= John Wilks =

English Whig Party politician (1776–1854)

John Wilks (1776 – 25 August 1854) was an English Whig Party politician who sat in the House of Commons from 1830 to 1837.

==Life==
Wilks was the son of Matthew Wilks, minister of the Whitefield's Tabernacle, Moorfields. He was for many years the vestry clerk and chief manager of the parochial affairs of St Luke's Old Street. He became secretary of the Protestant Society for the protection of religious liberty when it was formed in 1811.

In 1830, Wilks was elected member of parliament for Boston with the plagiaristic (having originated from John Wilkes) battle-cry of his supporters "Wilks and Liberty". He held the seat until 1837.

In 1834 he was in two religious disputes.
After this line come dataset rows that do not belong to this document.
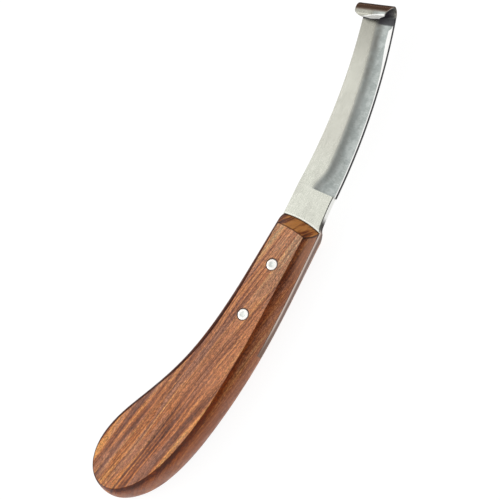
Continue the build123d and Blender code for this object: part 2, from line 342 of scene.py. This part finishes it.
def wood():
    material = bpy.data.materials.new("rosewood")
    g = Graph(material)
    here = g.place()
    x, y, z = g.split(here)
    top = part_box("handle")[1].z * MM
    board = g.add("ShaderNodeVectorMath", {0: here, 1: (0, 0, -top)}, operation="ADD")
    grain = g.turned(g.turned(board, "Z", GRAIN_ANGLE), "X", RING_TILT)
    normal_x, normal_y, facing = g.split(g.add("ShaderNodeNewGeometry", output="Normal"))

    # The layers wander a little along the board
    drift = g.noise(g.stretched(grain, 0.016, 0.07, 0.07), detail=1.0)
    length, across, depth = g.split(grain)
    layer = g.math("ADD", across, g.math("MULTIPLY_ADD", drift, 6.0, -3.0))
    wandering = g.join(length, layer, depth)

    colour, narrow, fibre = wood_tone(g, wandering)
    colour = wood_streaks(g, colour, x, wandering, layer, narrow)
    colour, pores, flecks = wood_pores(g, colour, grain)
    mottle = g.noise(g.stretched(grain, 0.5, 1.1, 1.1), detail=4.0, roughness=0.7)
    colour = wood_sides(g, colour, x, z, normal_y, facing, mottle)
    colour = wood_neck(g, colour, x, y, z, normal_x, facing, top, grain, narrow)
    colour = wood_seams(g, colour, x, y, z)

    finish = g.noise(g.stretched(here, 0.25, 0.25, 0.25), detail=3.0)
    roughness = g.step(finish, 0.3, 0.7, 0.34, 0.5)
    ripple = g.noise(g.stretched(here, 0.11, 0.2, 0.2), detail=1.0)
    wavy = g.bump(ripple, 0.0006, 0.5)
    height = g.math("SUBTRACT", g.math("MULTIPLY", fibre, 0.5), g.math("ADD", pores, flecks))
    shine = g.product(g.step(facing, 0.8, 0.95, 0.45, 1.0), g.step(normal_y, 0.1, 0.35, 0.5, 0.04))
    g.surface(
        Base_Color=colour,
        Roughness=roughness,
        Specular_IOR_Level=shine,
        Normal=g.bump(height, 0.00006, 0.7, wavy),
        IOR=1.45,
    )
    return material


# ---------------------------------------------------------------- steel

FRESH_STEEL = (0.98, 0.98, 0.96, 1)     # honed or freshly ground


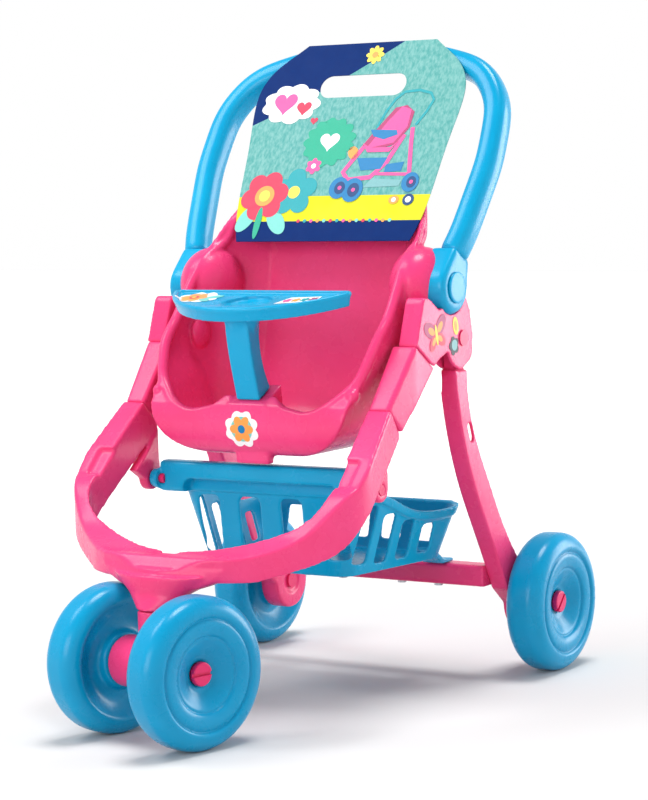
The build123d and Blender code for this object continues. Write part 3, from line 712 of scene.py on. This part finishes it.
def pushchair_shapes():
    """A plain picture of a toy pushchair."""
    handle = [(25, 98), (30, 113), (36, 124), (43, 130), (56, 131), (67, 128), (71, 122), (67, 112),
              (60, 100)]
    shapes = [("teal", 1, stroke(handle, 2.4)),
              ("plum", 1, [(16, 83), (29, 103), (38, 116), (48, 118), (56, 112), (55, 98), (46, 84),
                           (28, 78)]),
              ("pink", 2, [(20, 80), (34, 104), (44, 117), (53, 114), (53, 99), (44, 85)]),
              ("blue", 3, [(20, 97), (44, 96), (46, 92), (34, 88), (24, 91)]),
              ("pink", 3, [(16, 85), (22, 77), (42, 77), (48, 86), (42, 81), (24, 81)]),
              ("pink", 1, stroke([(58, 98), (60, 84), (66, 52)], 3.6)),
              ("pink", 1, stroke([(24, 92), (10, 70), (4, 60), (10, 53)], 4)),
              ("pink", 1, stroke([(52, 92), (42, 68), (30, 55), (10, 53)], 4)),
              ("pink", 1, stroke([(32, 58), (64, 57)], 2.6)),
              ("blue", 1, [(14, 72), (42, 72), (38, 62), (20, 61)]),
              ("blue", 1, [(42, 66), (58, 68), (57, 60), (42, 59)])]
    for u, v, r in ((4, 46, 9.5), (17, 44, 10.5), (68, 50, 8.5)):
        shapes += [("blue", 4, disc(u, v, r * 0.9, r)), ("navy", 5, disc(u + 1, v, r * 0.5, r * 0.58)),
                   ("pink", 6, disc(u + 1, v, 1.7))]
    shapes.append(("grey", 1, [(26, 46), (58, 47), (60, 52), (32, 54)]))
    return shapes


def card_shapes():
    shapes = [("green", 1, scallop(-16, 87, 22.5, 20.5, 13)), ("white", 2, heart(-16, 88, 9))]
    shapes += [("white", 1, scallop(-62, 123, 26, 17, 9, 0.08, 0.3)), ("pink", 2, heart(-68, 124, 11)),
               ("red", 2, heart(-49, 119, 7))]
    # a small daisy at the top
    shapes += [("yellow", 1, p) for p in petals(6, 165, 8, 2.2, 8)] + [("orange", 2, disc(6, 165, 2.8))]
    shapes += [("orange", 1, disc(9, 77, 4.5, 6, 30)), ("red", 1, heart(-36, 107, 3.5))]
    # flowers at the lower left
    shapes += [("teal", 1, p) for p in petals(-37, 43, 20, 8.5, 5, 20)]
    shapes += [("yellow", 2, disc(-37, 43, 5.5)), ("pink", 1, scallop(-25, 66, 6, 6, 6, 0.2)),
               ("white", 2, disc(-25, 66, 2.2))]
    shapes += [("red", 2, p) for p in petals(-64, 40, 21, 9, 6, 10)]
    shapes += [("orange", 3, disc(-64, 40, 9)), ("yellow", 4, disc(-64, 40, 5))]
    shapes += [("aqua", 1, disc(-76, 20, 13, 7, 60)), ("aqua", 1, disc(-47, 17, 13, 7, -50)),
               ("green", 2, disc(-64, 16, 3, 14))]
    # a row of coloured dots along the foot of the yellow band
    dot_colours = ("red", "teal", "pink", "orange", "aqua")
    for k in range(15):
        shapes.append((dot_colours[k % 5], 1, disc(-26 + 6 * k, STRIP_TOP, 1.5)))
    shapes += pushchair_shapes()
    shapes += [("orange", 2, disc(57, 35, 4.5, 3.6)), ("white", 3, disc(57, 35, 2)),
               ("navy", 2, disc(70, 35, 5)), ("white", 3, disc(70, 35, 2.6))]
    return shapes


def tray_shapes():
    """A flower at the left end, and a row of four small ones on a white label at the right end."""
    shapes = [("white", 1, scallop(-50, -17, 18, 12.5, 8, 0.1)), ("aqua", 2, disc(-36, -15, 7, 4, 30)),
              ("aqua", 2, disc(-41, -23, 7, 3.5, -40))]
    shapes += [("orange", 2, p) for p in petals(-54, -17, 11, 4.6, 6)]
    shapes += [("red", 3, disc(-54, -17, 4)), ("yellow", 4, disc(-54, -17, 2))]
    shapes.append(("white", 1, [(29, -33), (33, -15), (58, -11), (60, -25)]))
    for k, colour in enumerate(("pink", "orange", "teal", "plum")):
        shapes.append((colour, 2, scallop(35.5 + 6.6 * k, -24 + 1.8 * k, 2.8, 4.2, 5, 0.25, k)))
    return shapes


def butterfly(u, v, size, colours, turn=0.0):
    """Four spotted wings about a body. The colours are upper wings, lower wings, spots and body."""
    upper, lower, spot, body = colours
    shapes = []
    wings = ((35, 1.0, upper), (145, 1.0, upper), (-40, 0.75, lower), (-140, 0.75, lower))
    for angle, reach, colour in wings:
        span = size * reach
        shapes.append((colour, 1, leaf(u, v, span * 0.52, angle + turn, span * 0.5, span * 0.3)))
        shapes.append((spot, 2, leaf(u, v, span * 0.42, angle + turn, span * 0.26, span * 0.14)))
    shapes.append((body, 3, disc(u, v, size * 0.09, size * 0.42, turn)))
    return shapes


def lip_shapes():
    """A flower of six petals on a disc and a scalloped ground."""
    u, v = -3, 211
    shapes = [("white", 1, scallop(u, v, 14, 13, 8, 0.1)), ("aqua", 2, disc(u, v, 9.5))]
    shapes += [("orange", 3, p) for p in petals(u, v, 10, 3.4, 6)]
    return shapes + [("blue", 4, disc(u, v, 3.2))]


def bracket_shapes(side):
    """A butterfly, a bud, and a dark scalloped ring round a grey disc, at stations and heights, mirrored by
    the side.
    """
    shapes = butterfly(side * 200, 278, 19, ("plum", "red", "orange", "yellow"), 12 * side)
    shapes += [("yellow", 1, disc(side * 229, 283, 4, 7, 12 * side)),
               ("orange", 2, disc(side * 229, 283, 2, 4, 12 * side))]
    # a dark scalloped ring with a grey disc laid on it
    return shapes + [("dark", 1, scallop(side * 226, 268, 6.5, 6.5, 5, 0.16)),
                     ("grey", 2, disc(side * 226.5, 268.5, 4.2, 4.2))]


def build_artwork():
    """The card's print, and the stickers laid on the tray, the lip and the outer side of the brackets."""
    moulded = bpy.data.objects
    card_face = CARD_ORIGIN + CARD_FRONT * CARD_SKIN * MM
    artwork("card_print_", card_face, ACROSS, CARD_UP, card_shapes(), "handle")
    artwork("tray_sticker_", TRAY_ORIGIN + TRAY_FACE * 10 * MM, ACROSS, TRAY_BACK, tray_shapes(), "tray",
            surface(moulded["tray_moulding"]))
    artwork("lip_sticker_", at(0, 90, 0), ACROSS, UPWARDS, lip_shapes(), "front_frame",
            surface(moulded["seat_bucket_moulding"]))
    for side_name, side in SIDES.items():
        artwork(f"bracket_sticker_{side_name}_", at(side * 140, 0, 0), Vector((0, side, 0)), UPWARDS,
                bracket_shapes(side), "front_frame", surface(moulded[f"side_bracket_{side_name}_moulding"]))


# ---------------------------------------------------------------- the object
build_wheels()
build_seat()
build_bow()
build_tray()
build_handle()
soften("basket", voxel=1.0, passes=6, keep=0.35)
soften("caster_body")
soften("rear_crossbar")
for side_name, side in SIDES.items():
    for node in ("front_rail", "side_bracket", "hub_cap"):
        soften(f"{node}_{side_name}")
    build_leg(side_name, side)
    build_hub(side_name, side)
build_artwork()


# ---------------------------------------------------------------- floor, lights and camera
FLOOR_HALF = 6
LIGHT_TARGET = Vector((0, 0, 0.25))
SUN_FROM, SUN_STRENGTH = Vector((0.06, 0.1, 1)), 2.5
# place, watts, width and height
SOFTBOXES = {"front_softbox": ((-0.1, -2.2, 0.8), 16, (1.2, 0.9)),
             "upper_left_softbox": ((-1.0, -0.65, 1.75), 15, (0.8, 0.8)),
             "right_softbox": ((1.3, 1.7, 0.5), 27, (0.9, 1.2))}


def build_floor():
    """A pale floor, painted grey round the object as shade that deepens its shadow, paler with distance to
    meet the backdrop without a line.
    """
    bm = bmesh.new()
    bmesh.ops.create_grid(bm, x_segments=1, y_segments=1, size=FLOOR_HALF)
    mesh = mesh_from(bm, "studio_floor")
    floor = add_object("studio_floor", mesh)
    g = Graph("studio_floor")
    away = g.add("ShaderNodeVectorMath", operation="LENGTH")
    g.link(g.coords(), away.inputs[0])
    # painted shade: grey out to 0.45 m from the middle, fading to near white by 1.5 m, so that the object's
    # cast shadow reads deeper
    painted_shade_grey = g.mix(g.noise(3.0), srgb(203, 203, 203), srgb(206, 206, 206))
    distance = g.spread(away.outputs["Value"], 0.0, 1.0, (0.45, 1.5))
    g.link(g.mix(distance, painted_shade_grey, srgb(253, 253, 253)), g.shader.inputs["Base Color"])
    g.shader.inputs["Roughness"].default_value = 0.8
    mesh.materials.append(g.material)


def build_lights():
    """A white backdrop, bright at the horizon and dimmer overhead, a soft sun and three softboxes."""
    world = bpy.data.worlds.new("studio_world")
    world.use_nodes = True
    tree = world.node_tree
    background = tree.nodes["Background"]
    background.inputs["Color"].default_value = (1, 1, 1, 1)
    direction = tree.nodes.new("ShaderNodeTexCoord").outputs["Generated"]
    split = tree.nodes.new("ShaderNodeSeparateXYZ")
    spread = tree.nodes.new("ShaderNodeMapRange")
    for key, value in (("From Min", 0.15), ("From Max", 0.9), ("To Min", 1.0), ("To Max", 0.25)):
        spread.inputs[key].default_value = value
    tree.links.new(direction, split.inputs[0])
    tree.links.new(split.outputs["Z"], spread.inputs["Value"])
    tree.links.new(spread.outputs["Result"], background.inputs["Strength"])
    bpy.context.scene.world = world
    sun = bpy.data.lights.new("overhead_light", "SUN")
    sun.energy = SUN_STRENGTH
    sun.angle = radians(24)
    add_object("overhead_light", sun).rotation_euler = SUN_FROM.to_track_quat("Z", "Y").to_euler()
    for name, (place, watts, size) in SOFTBOXES.items():
        light = bpy.data.lights.new(name, "AREA")
        light.energy = watts
        light.shape = "RECTANGLE"
        light.size, light.size_y = size
        softbox = add_object(name, light)
        softbox.location = place
        softbox.rotation_euler = (LIGHT_TARGET - Vector(place)).to_track_quat("-Z", "Y").to_euler()


CAMERA_AZIMUTH, CAMERA_ELEVATION, CAMERA_ROLL = radians(32.76), radians(5.51), radians(1.57)
CAMERA_PLACE = (1.0701, -1.59593, 0.4133)
CAMERA_LENS = 113.87


def build_camera():
    """A long lens at the viewing angle: azimuth from the front, elevation and a slight roll."""
    level = cos(CAMERA_ELEVATION)
    back = Vector((sin(CAMERA_AZIMUTH) * level, -cos(CAMERA_AZIMUTH) * level, sin(CAMERA_ELEVATION)))
    right = Vector((cos(CAMERA_AZIMUTH), sin(CAMERA_AZIMUTH), 0))
    up = back.cross(right)
    x_axis = right * cos(CAMERA_ROLL) - up * sin(CAMERA_ROLL)
    y_axis = right * sin(CAMERA_ROLL) + up * cos(CAMERA_ROLL)
    data = bpy.data.cameras.new("camera")
    data.sensor_width = 36
    data.lens = CAMERA_LENS
    data.clip_end = 50
    camera = add_object("camera", data)
    turn = Matrix((x_axis, y_axis, back)).transposed()
    camera.matrix_world = Matrix.Translation(CAMERA_PLACE) @ turn.to_4x4()
    bpy.context.scene.camera = camera


build_floor()
build_lights()
build_camera()
bpy.context.scene.view_settings.view_transform = "Standard"
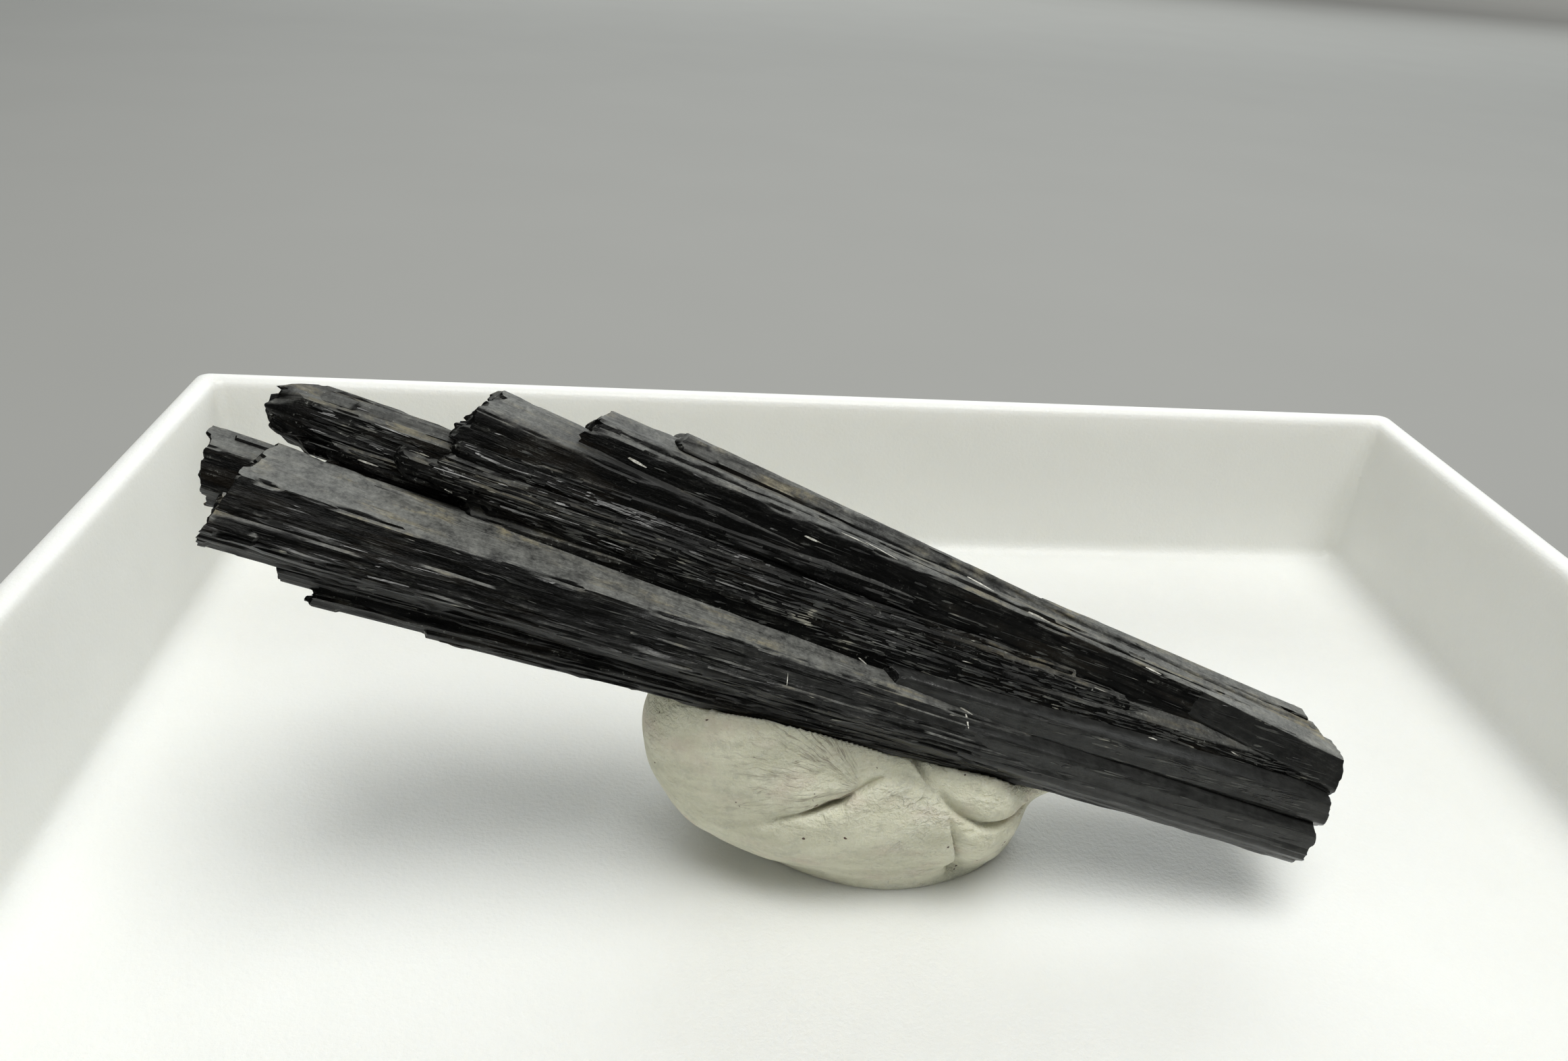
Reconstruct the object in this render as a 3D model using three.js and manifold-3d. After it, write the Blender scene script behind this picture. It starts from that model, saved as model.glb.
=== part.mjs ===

In one "His conduct at the Tabernacle, in Moorfields, completely destroyed the small remains of confidence which they were disposed to repose in him", and in the other "Mr. Wilks has given no proof, as a manager, of zeal for the glory of God in the place, or of interest in the prosperity of its institutions:—Resolved,—That, in the judgment of this Meeting, John Wilks, Esq. M.P., for the above and other reasons, is not a fit and proper person to act as an office-bearer in the Church of God".

Wilks died at the age of 77.

==Family==
Wilks was survived by a son John, and three daughters. His son Rowland, vestry clerk, predeceased him in 1838. One of the daughters, Mary Mullis, married James Parsons.